Toho, and the rest of the major studios in Japan, were all suffering in the 1970s. The rise of television and the collapse of the studio system put severe limits on the production of new films, and movies no longer occupied the same niche in culture that they had enjoyed in a pre-TV era. When Obayashi floated the idea of making a feature film to his young daughter, she told him not to bother: “Japanese movies are boring,” she said. Foreign imports like Jaws commanded more respect and attention at the box office. In such a climate, some Toho brass felt that an up-and-coming “amateur” filmmaker, asked to produce a horror film in that vein, might appeal to younger audiences.

house horror movie
Image via Toho

Obayashi was first approached to develop a script, not to direct a film himself. Not being a member of Toho’s staff, he was ineligible to helm a picture for them in any case. But he accepted the writing assignment. The same daughter who advised against making a feature became his chief source of material. “I always discuss important matters with children,” Obayashi explained years later for the Criterion Collection. “Adults can only think about things they understand, so everything stays on that boring human level…but children come up with things that can’t be explained. They like the strange and mysterious. The power of cinema isn’t in the explainable, but in the strange and inexplicable.” Chigumi Obayashi, ten years old at the time, gave her father a collection of images, incidents, and phobias from her own life: the thought that her reflection might attack her as she combed her hair, the idea that a watermelon chilled in a well might be a severed head, the oddities of her grandparents’ house in the country.

Obayashi took these ideas to screenwriter Chino Katsura, with whom he had developed the script for Hanagatami. Drawing from the work of English writer Walter de la Mare, Katsura structured the film around a house that eats girls, specifically seven girls who come to visit the aunt meant to live there. To motivate the house (because just having it eat the kids would be “ridiculous”) Obayashi created a backstory for the aunt: left pining for a lover who never returned from World War II, her spirit became embittered toward those born in peace. To spice things up further, Obayashi and Katsura drew on their mutual love for horror movies for references, homages, and gags. The resulting story was, in their estimation, a “ghost-and-fantasy” film rather than true horror à la Jaws. Katsura did the work of translating all this into a script, but as he admitted, “I was ready to go along with any idea [Obayashi] had.” Neither man expected that the film would actually be produced, but they took great joy in creating it.

house image
Image via Toho

According to Obayashi, House ended up green-lit by Toho almost immediately after delivery. One producer remarked that, having lost money on “comprehensible” films, it was time to try something as incomprehensible as House. But none of Toho’s directors were willing to helm the project. It was so weird, they felt, that to make it would damage their careers. And Toho still wouldn’t make an exception for Obayashi to direct it himself. They did grant him permission to announce the project’s approval. Obayashi was as liberal in his interpretation of that as he was in the brief to write a movie like Jaws. For two years, as his commercial career continued to flourish, Obayashi called upon friends and admirers to help launch a multimedia campaign for House. Novelizations, manga adaptations, soundtrack albums, photo shoots, and radio dramas were all created from the script – not to capitalize on a hit movie, but to apply pressure to Toho to make the movie at all. Along the way, Obayashi assembled his cast and composers from his advertising collaborators, so when Toho finally relented and put House into production – with Obayashi directing – he could hit the ground running.

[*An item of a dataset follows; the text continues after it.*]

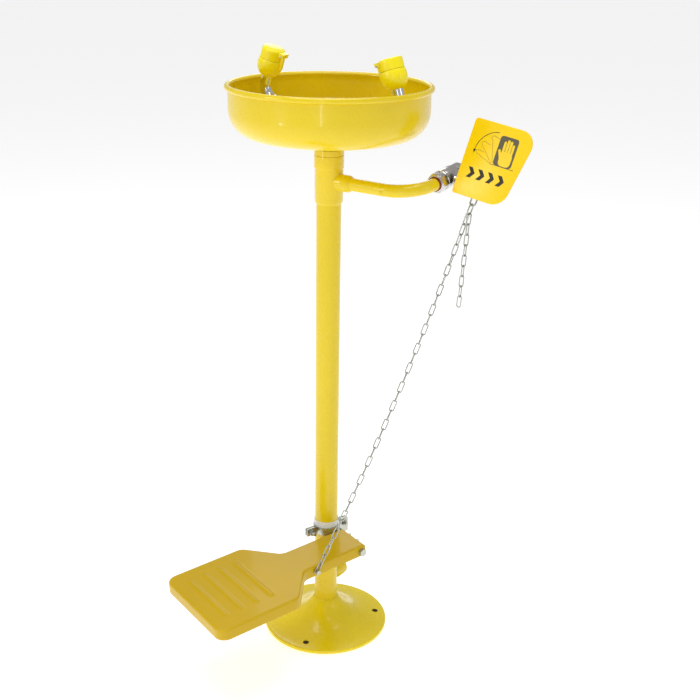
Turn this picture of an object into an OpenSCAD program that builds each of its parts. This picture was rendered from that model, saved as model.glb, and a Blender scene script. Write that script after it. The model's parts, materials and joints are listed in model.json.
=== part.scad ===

Toho’s capitulation, their initial green-light, and their gamble on an unproven filmmaker weren’t made in the greatest confidence. Within the film industry, the expectation was that House would only appeal to Obayashi’s fellow cinephiles and prove a flop. That sentiment extended even to the film’s crew. While production was smooth and harmonious, the consensus among the craftspeople was that the child-derived story was ridiculous. Compounding that impression were Obayashi’s directorial choices. While devoted to Japanese filmmakers like Akira Kurosawa, Obayashi went out of his way to shoot the film in a way that reacted against notable works in Japanese cinema. He also wanted to have the film’s myriad special effects look fake, as if made by children, and supervised them himself rather than utilize Toho’s effects director. The results could end up nothing like what was initially envisioned. And just as the visuals were uneven, any film so loose and experimental in its approach risks becoming inconsistent. The final cut drags in the middle section, and even by the wild dream logic the story operates under, the ending has never made sense to me.

house cat image
Image via Toho

But are sense and airtight pacing such high priorities in a fantasy film like this? House is, in the end result, a bright, colorful, happy-go-lucky ghost story about innocent children being devoured by a spirit embittered by humanity’s worst conflict – and it was supposed to be a movie like Jaws! To take that brief and deliver a House is a level of audacity any artist should aspire to, particularly given the circumstances. Whatever industry opinion was, House was a production by a major studio intended for a general release. To be experimental and unorthodox on a small scale, in short films played at event halls that only small groups of like-minded enthusiasts are likely to see, is comparatively easy. To do that on a larger scale, for a large audience, is a much riskier proposition. Whatever the quality of the finished product, I always admire that effort; besides the guts it takes, it seems more respectful of the audience’s potential to accept new ideas.

In House’s case, the risk paid off. Slow middle patch and all, it’s one of the most delightfully weird movies you could ever hope to watch, and in 1977, plenty of people wanted to watch it. Industry insiders were horrified when Obayashi’s opus became a huge hit in Japan, particularly with children. It’s never been rare for horror and fantasy films to be popular with audiences while dismissed or reviled by critics, but House is unique in just how much its success was resented by the people who needed it. Toho had commissioned the project as a long-shot bid to emulate a hit movie, and it worked. Yet a member of the distribution department felt entitled to complain to producer Yorihiko Yamada, “I didn’t want to have a hit with this sort of movie.”

Yamada was furious at the ingratitude, but Obayashi was unsurprised. He was proud of his work and gratified at its appeal to a broad spectrum of filmgoers. And its success in that regard is possibly the one tangible way that House became a movie like Jaws.